No entanto, um artigo publicado no The Philadelphia Evening Ledger, em 29 de julho de 1922, contradiz esta versão. O texto afirma que, no ano anterior, a cidade de Nova Iorque solicitou aos herdeiros de Hess que pagassem os impostos acumulados referentes ao restante do lote. Mas Frank Hess, filho de David, alegou não ter conhecimento de que parte do lote ainda estava no nome da família.

O que se sabe é que em 26 de julho de 1922 o mosaico foi instalado. No dia seguinte, um artigo do New York Times dizia que o triângulo fora “avaliado nos livros fiscais por 100 dólares”, referindo-se provavelmente ao imposto anual da propriedade.

Após visitar o lote, Frank negociou um contrato de locação com a Village Cigars, incluindo a exigência de que o terreno fosse marcado como propriedade privada. Em 1938, o Triângulo de Hess acabou sendo por ser vendido à tabacaria por mil dólares – valor que, ajustado pela inflação, equivaleria hoje a cerca de 17,5 mil dólares.

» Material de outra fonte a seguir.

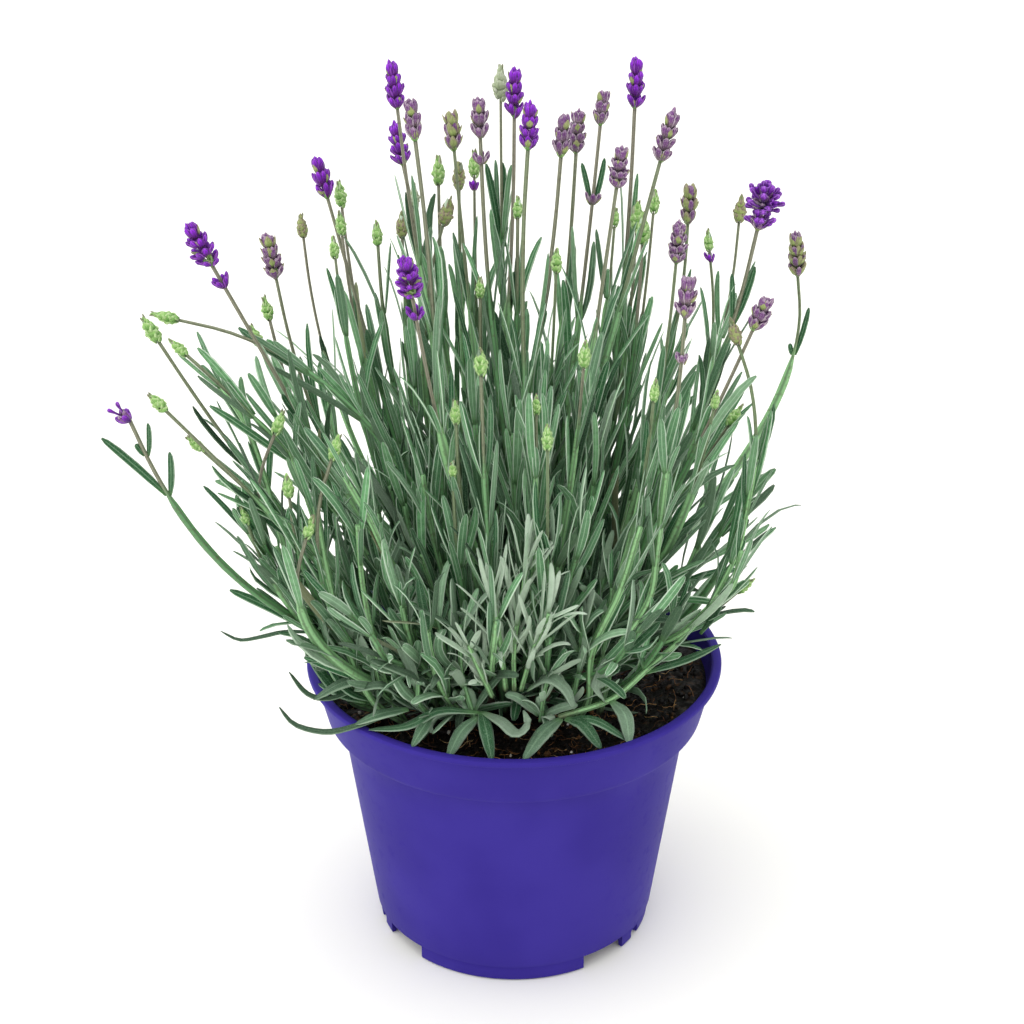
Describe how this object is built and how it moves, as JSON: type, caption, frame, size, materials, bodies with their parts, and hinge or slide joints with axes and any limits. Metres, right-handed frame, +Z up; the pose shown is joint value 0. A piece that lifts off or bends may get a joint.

Hoje, o triângulo mantêm-se no local preservado exatamente como era. Mais de 80 anos depois, os capítulos desta história começaram a confundir-se: algumas versões afirmam que o próprio David Hess lutou contra o governo da cidade de Nova Iorque.

No entanto, o Triângulo de Hess vai muito além da história da sua origem – transformou-se num símbolo de rebeldia. Segundo Berman, é o “emblema de um indivíduo que desafia a câmara da cidade e, dentro das suas limitações, vence”.